Ruby notes that they didn’t “actively announce it” and their colleagues found out naturally.
“Everyone realised when they saw us making out on a night out after work.”
“The managers would sometimes be funny about rostering couples on shift together, and being rostered on opposite shifts would get annoying because we would see each other less than before we were dating!
“Other than that, it was really fun dating at work. It was a social place and lots of the couples who met there are still together five plus years later.”
Mourikis notes that it’s no surprise couples stay together after meeting at work.
“Working in the same industry might mean you share similar interests and values and sometimes developing a stronger connection through dating has the potential to create a stronger, more supportive working relationship. For others, dating someone in the office can make work a much more enjoyable and exciting place to be.”
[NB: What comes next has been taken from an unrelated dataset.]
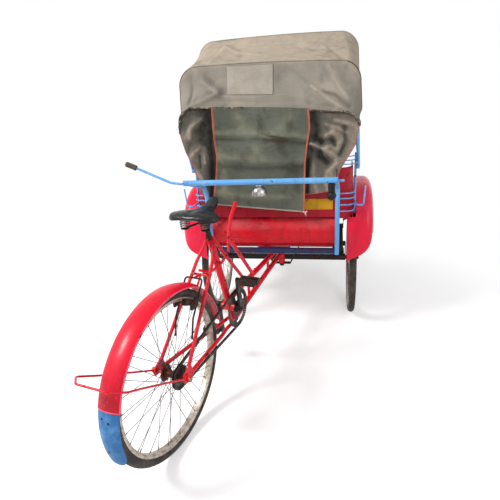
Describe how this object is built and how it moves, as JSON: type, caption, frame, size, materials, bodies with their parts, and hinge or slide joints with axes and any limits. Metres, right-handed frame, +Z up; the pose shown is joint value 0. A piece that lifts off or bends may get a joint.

Ultimately, it’s up to the couple on how they choose to develop their relationship from colleagues to lovers. Just keep it respectful and try to avoid mixing business with pleasure. No one likes a messy workplace.
For Maia, while her own relationship didn’t work out, the experience has given her a valuable perspective on office romances.
“What I would say is be very careful that you’re not getting caught up in ‘power couple’ delusions, and ask yourself, are they actually an attractive person? Inside and out? Or are they just the most attractive person in the space you frequent five days a week?”